Each and every one of my family lived and breathed Celtic…except me. I often wondered if something was wrong with me, as Celtic didn’t hold that much appeal. Sure, I liked watching them, I even went to the odd game with my Dad, I celebrated when they scored, I commiserated myself when they were defeated, but it wasn’t the be all and end all for me. Sure, I even got the new strips when they came out and wore them to play football with my pals down the local park (or in the street playing heady-two-touch) but I was a boy with massive ambitions to be the single greatest astronaut who ever lived (Neil who?) and to be the first man to discover that the planet Mars was made out of chocolate, with a soft and chewy nougat centre. Celtic were more of a distraction to me when I was five. They got in the way of space-faring, like a giant green and white hooped blockade of Imperial Star Cruisers. I wasn’t Celtic daft, which if you’re from where I grew up, is just plain…odd.
I was more aware of my ‘Odd-ness’ in the Centenary year, which almost blindly passed me by. For an eight year old, I remember vividly the day my father went to the 1989 Scottish Cup on the local supporters bus for two reasons. Firstly, I was on my way into town with my mum who had promised me a new Star Wars toy if I behaved myself and didn’t get myself lost in the labyrinthine forests of clothes racks in Marks and Spencers, or somehow became stranded in the aisles of some cold, lonely shoe shop (which I had an absolute gift for doing…every time…). The second reason I remember this day vividly is that on the No 4 bus home, I was struck by a massive, violent bout of diarrhoea. I had to get off a stop early and run, gasping, on tip-toes, with one hand holding my jacksy and the other undoing my belt, round the back of the Ranza bar to unleash a gush of smelly brown water, that had wee brown submarines the shape of whole, unchewed chips in the midst of it, from my rear end. I almost didn’t make it. As the last of the liquid pooh sputtered from my sphincter, I suspected the plate of chips and gravy from the wee cafe in the Argyll Markets that I had for lunch had caused my unfortunate faecal eruption. the woman who served me had a fag hanging from her lips as she slopped the lumpy, quivering globule of gravy onto my cold sliced potatoes. I wondered if they had been cooked properly at the time, now I knew that they hadn’t.

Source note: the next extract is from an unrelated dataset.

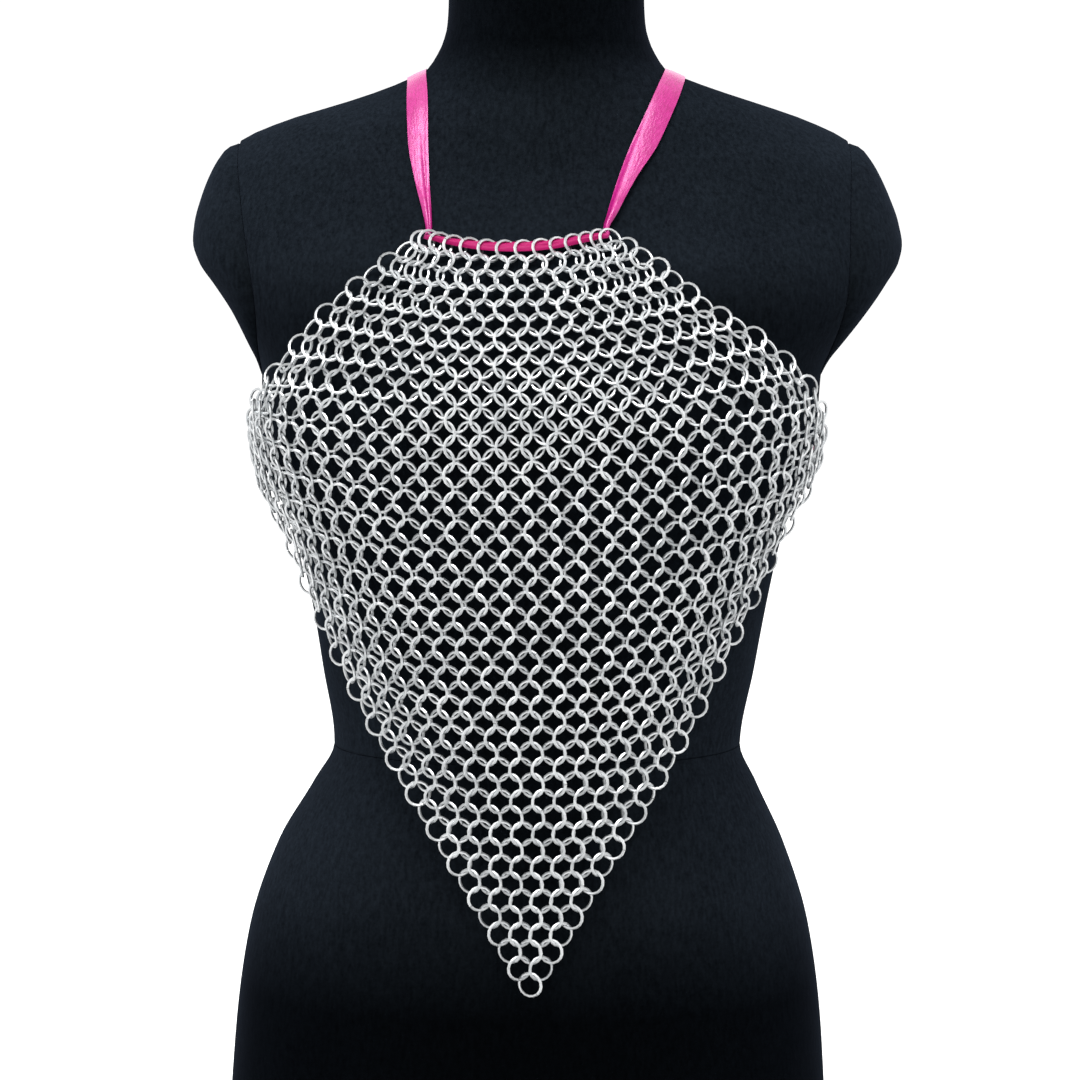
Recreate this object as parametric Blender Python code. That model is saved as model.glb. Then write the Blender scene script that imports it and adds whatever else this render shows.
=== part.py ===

But that night, exhausted and with a bum like a Japanese flag, the way I viewed Celtic changed suddenly and with a smile. My Dad returned from watching the hoops thrash the Huns 1-0 (or so he slurred). He brought me home a match programme which has since been lost to both the cruel and unstoppable passage of time and an overzealous mother hell bent on cleaning every single inch of her domain…every single day. But something was different. The fabric of the world had changed during the course of the day. I saw my father return home happy. Not only happy, but the kind of giddy happiness that I suspect he saw in me on Christmas morning as I fervently tore off the wrapping paper of a massive At-At Walker from The Empire Strikes Back. Then it struck me that this was more than a football match to him, more than a football match to my Uncles and Aunts as they made their merry way back from the boozer that evening. My father was beaming, his face was bright red from a day spent singing in the stands and drinking in the pub. It’s a strange kind of feeling seeing your old man, a man who toiled daily and usually returned home on the verge of breaking down, the weight of the world so heavy upon his shoulders that he physically slumped before usually finding refuge in the bottom of a can of Tennents Lager (the old cans with the semi-nudey wimmin on the side). I went to bed that night so happy for him, with the seed of excitement planted in my small, fertile mind.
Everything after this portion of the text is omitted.